Model performance metrics get logged into Prometheus

Stage 4: Model Re-Training

Retraining can be triggered by any of the following scenarios:

Availability of more data
Availability of more labels
Performance degradation of deployed models
Variation on trends of input features outside thresholds

Once trigger condition is met, the model metadata is checked, identify the Recipe versioning git, Pipeline version in Kubeflow and related config.
Training flow is initiated with input parameters as relevant for the given trigger
Evaluation of the model is performed on test set and if it passes it can be promoted to production

Summary

We have reduced the development to deployment turnaround time from months to 2 weeks using the above workflow. It has helped us deploy over 100s of ML pipelines into production which run over 1000s of containers.
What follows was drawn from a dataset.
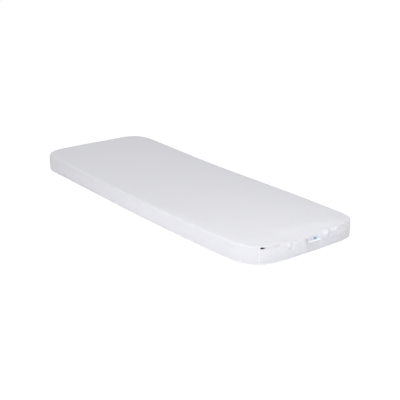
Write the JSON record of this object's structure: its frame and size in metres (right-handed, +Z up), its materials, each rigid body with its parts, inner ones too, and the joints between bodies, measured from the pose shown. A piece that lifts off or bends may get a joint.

Management becomes critical at this scale and using Git to check in our code and a Model Registry to save our Models has proved to be very effective. We use Jenkins to tie this workflow together.

MLOps is a rapidly evolving field and many new open source and proprietary frameworks are becoming available as options. To keep the choice of spectrum wide and prevent major code refactors on switching from one service to the next, it really helps to start out with an abstraction. The gamut of MLOps is very broad and it is very difficult to find a one size fits all framework, so there is a need to be prepared for rapid adoption and experimentation. Being able to port your experiments and workflow stages to new tools and frameworks while abstracting Data Scientists & ML Engineers, provides great agility. While there are many different areas to cover when discussing MLOps such as Feature Store, Data Versioning and Model Monitoring, Testing Strategies, there are various contents available online for these topics.